Она посмотрела на мое лицо и засмеялась.
— Генет умерла в тюрьме, Мэрион. Генет больше нет. Когда у тебя отнимают живого ребенка, умираешь. Ничего важного в моей жизни больше не осталось. Я — покойница.
Такого необычного сострадания я не испытывал никогда, оно было лучше, чем любовь, оно освобождало меня, избавляло от нее. Мэрион, сказал я себе, она обрела величие. А коли человек велик, что ему еще надо?
Глава четырнадцатая Сатанинский выбор
Глава четырнадцатая
Сатанинский выбор
Если оглянуться назад, моя болезнь началась в воскресное утро, в ту светлую минуту, когда просыпаешься в полной тишине и сознаешь, что один дома, а ее нет. Сорок три дня спустя накатила первая волна тошноты, этакое цунами, словно Везувий обрушился в море. Потом на меня спустился древний туман, клубящаяся мгла родом с гор Энтото, пронизанная голосами животных. А на сорок девятый день я потерял сознание.
Примечательно, что жизнь может в корне измениться из-за такой безделицы, как решение открывать или не открывать дверь. Я впустил Генет в пятницу. Через два дня она исчезла, не попрощавшись, и ничто уже не было таким, как прежде. Она оставила на обеденном столе крест святой Бригитты — видимо, в дар мне. Когда-то крест принадлежал ее отцу а еще раньше — канадскому солдату по имени Дарвин.
Рассказ о ее бывшем муже тянулся, словно осложненный грипп. Что ж, я сам настоял. Оказалось, Генет способна на бескорыстную любовь — только не со мной. И все-таки между нами в моем доме установилось некое равновесие — а может, нам просто показалось, — как между детьми, играющими в семью, в доктора.
После работы я летел домой в надежде, что Генет ждет меня на крыльце. У меня сердце екало, стоило мне взглянуть на желтую бумажку, прилепленную с внутренней стороны сетчатой двери: «Ключи у соседа. Его фамилия Холмс. Чувствуй себя как дома». Всякий раз я перечитывал записку: мне все мерещилось, я что-то упустил. Признаюсь, я даже оставил у двери огрызок карандаша, чтобы ей было чем написать ответ.

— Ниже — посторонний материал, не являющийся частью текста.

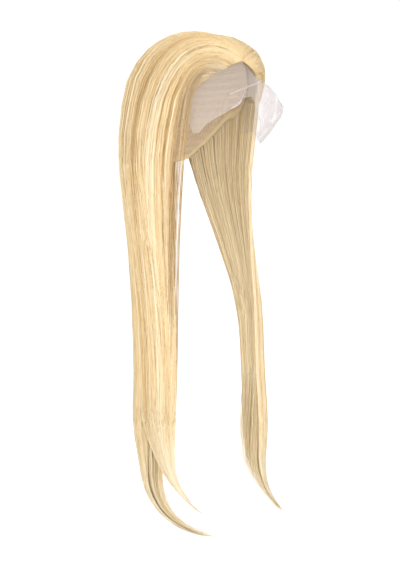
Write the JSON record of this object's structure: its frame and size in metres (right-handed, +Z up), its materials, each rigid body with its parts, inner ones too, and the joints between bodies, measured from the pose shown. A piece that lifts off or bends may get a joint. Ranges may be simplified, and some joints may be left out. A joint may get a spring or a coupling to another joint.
{
  "type": "lace front wig",
  "caption": "Long straight wig with a centre parting, a net cap, hanging locks with bent tips and an uncut lace margin over the forehead.",
  "frame": {"origin": "inside the crown, where the cap rests on the top of the head", "axes": "+Z up out of the crown, the wearer faces -Y, the wearer's right is -X"},
  "size_m": [0.2258, 0.2413, 0.7659],
  "materials": {
    "hair": "silky pale blonde fibre",
    "crown_hair": "silky pale blonde fibre, combed back",
    "cap_net": "matt stretch net",
    "lace": "sheer matt net"
  },
  "bodies": {
    "root": {"cap_crown": "cap_net", "lace_front": "lace", "crown_hair_right": "crown_hair", "crown_hair_left": "crown_hair", "right_lock_1": "hair", "right_lock_2": "hair", "right_lock_3": "hair", "right_lock_4": "hair", "right_lock_5": "hair", "right_lock_6": "hair", "back_lock_1": "hair", "back_lock_2": "hair", "back_lock_3": "hair", "back_lock_4": "hair", "left_lock_1": "hair", "left_lock_2": "hair", "left_lock_3": "hair", "left_lock_4": "hair", "left_lock_5": "hair", "left_lock_6": "hair"}
  },
  "joints": []
}
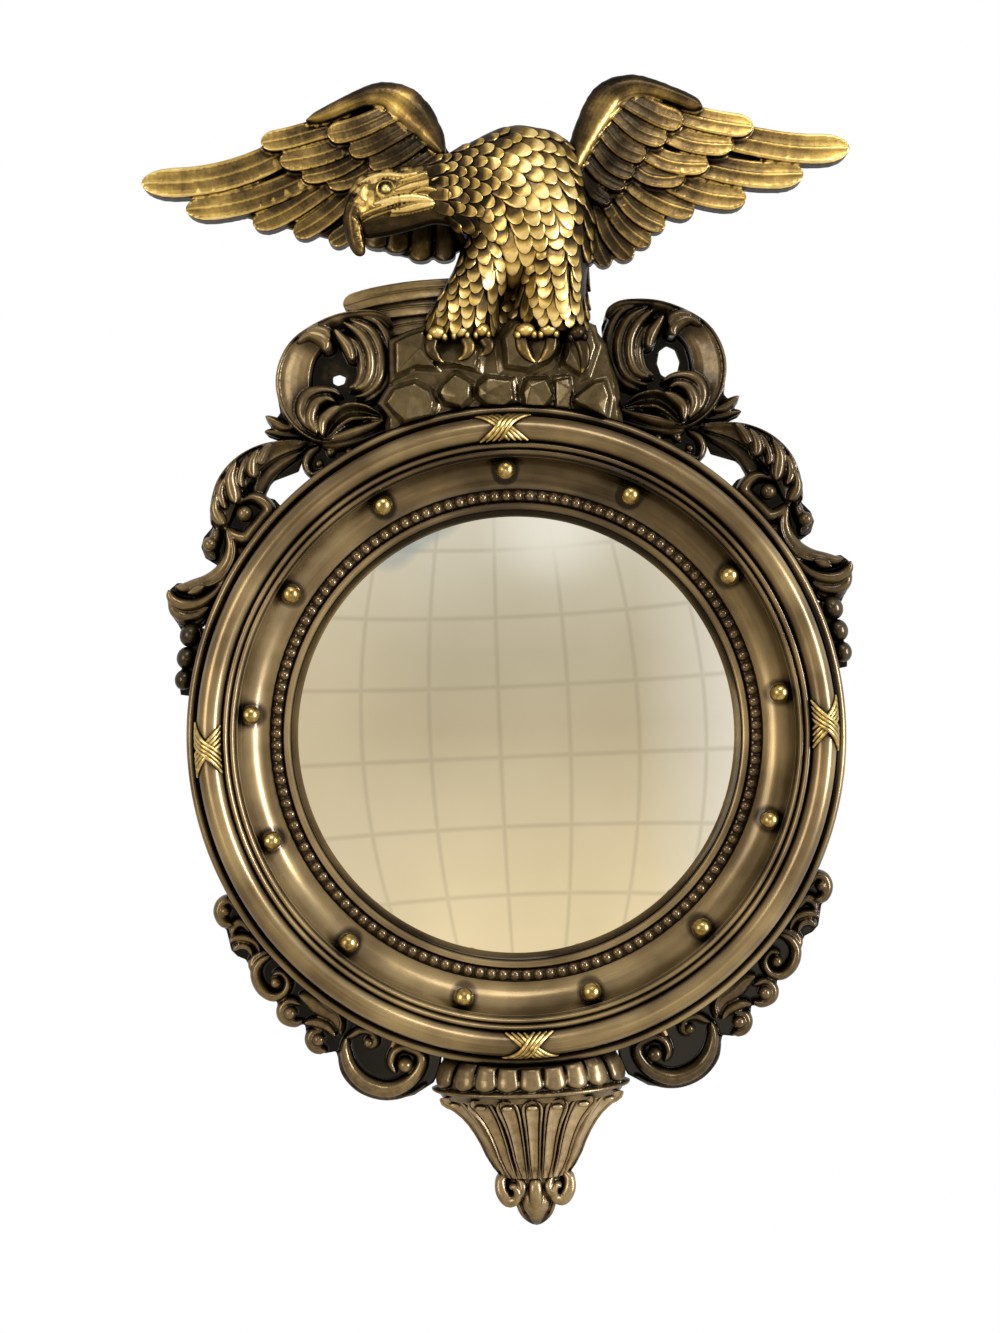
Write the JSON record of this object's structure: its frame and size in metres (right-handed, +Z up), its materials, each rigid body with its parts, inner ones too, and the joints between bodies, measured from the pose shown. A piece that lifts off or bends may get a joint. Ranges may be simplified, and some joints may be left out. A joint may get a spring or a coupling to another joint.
{
  "type": "mirror",
  "caption": "Round convex wall mirror in a turned frame with an eagle crest, leaf scrolls and a pendant below.",
  "frame": {"origin": "on the axis of the round frame, in the plane of the wall that the bumpers touch", "axes": "+Z up, +X to the viewer's right, the mirror looks along -Y"},
  "size_m": [0.3898, 0.062, 0.6369],
  "materials": {
    "bronzed_wood": "satin bronzed finish with gold rubbed on the ridges",
    "gilt_wood": "antique gilding over dark brown",
    "dark_beading": "dark bronzed, shiny",
    "gilt_brass": "polished",
    "convex_mirror": "silvered",
    "felt": "matt",
    "hardboard": "matt",
    "plated_steel": "zinc plated",
    "dowel_wood": "raw"
  },
  "bodies": {
    "mirror": {"backing_board": "hardboard", "bead_drop_left": "dark_beading", "bead_drop_right": "dark_beading", "bead_strip": "dark_beading", "cavetto_ball_01": "gilt_brass", "cavetto_ball_02": "gilt_brass", "cavetto_ball_03": "gilt_brass", "cavetto_ball_04": "gilt_brass", "cavetto_ball_05": "gilt_brass", "cavetto_ball_06": "gilt_brass", "cavetto_ball_07": "gilt_brass", "cavetto_ball_08": "gilt_brass", "cavetto_ball_09": "gilt_brass", "cavetto_ball_10": "gilt_brass", "cavetto_ball_11": "gilt_brass", "cavetto_ball_12": "gilt_brass", "cavetto_ball_13": "gilt_brass", "clip_screws": "plated_steel", "crest_dowels": "dowel_wood", "crest_scroll_left": "bronzed_wood", "crest_scroll_right": "bronzed_wood", "eagle_body": "gilt_wood", "eagle_head": "gilt_wood", "eagle_tail": "gilt_wood", "finial": "bronzed_wood", "fluted_bell": "bronzed_wood", "frame_ring": "bronzed_wood", "gadroon_cup": "bronzed_wood", "glass_bedding": "felt", "hanger_plate_left": "plated_steel", "hanger_plate_right": "plated_steel", "hanger_screws": "plated_steel", "left_foot": "gilt_wood", "left_wing": "gilt_wood", "lower_scroll_left": "bronzed_wood", "lower_scroll_right": "bronzed_wood", "mirror_glass": "convex_mirror", "neck_dowel": "dowel_wood", "pendant_dowel": "dowel_wood", "retaining_clips": "plated_steel", "right_foot": "gilt_wood", "right_wing": "gilt_wood", "rock_plinth": "bronzed_wood", "scroll_pins": "dowel_wood", "side_scroll_left": "bronzed_wood", "side_scroll_right": "bronzed_wood", "tie_bottom": "gilt_brass", "tie_left": "gilt_brass", "tie_right": "gilt_brass", "tie_top": "gilt_brass", "wall_bumpers": "felt", "wing_dowels": "dowel_wood"},
    "left_hanging_ring": {"hanging_ring_left": "plated_steel"},
    "right_hanging_ring": {"hanging_ring_right": "plated_steel"}
  },
  "joints": [
    {"name": "left_ring_hinge", "type": "hinge", "parent": "mirror", "child": "left_hanging_ring", "pos_m": [-0.13476, -0.0026, 0.0842], "axis": [1, 0, 0], "range_deg": [0, 180]},
    {"name": "right_ring_hinge", "type": "hinge", "parent": "mirror", "child": "right_hanging_ring", "pos_m": [0.13476, -0.0026, 0.0842], "axis": [1, 0, 0], "range_deg": [0, 180]}
  ]
}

К пятнице, через неделю после того, как я затащил ее к себе, желтая бумажка рявкнула: БОЛВАН! Карандаш ее поддержал: БОЛВАН ВЫСШЕЙ КАТЕГОРИИ! Я сорвал записку и выкинул карандаш на улицу.
Я не злился на Генет. Она была, по крайней мере, последовательна. Я злился на самого себя, ведь я по-прежнему ее любил, во всяком случае, любил мечту о нашем духовном единении. Чувства мои были неразумны, иррациональны и неизменны. Боль тоже не менялась.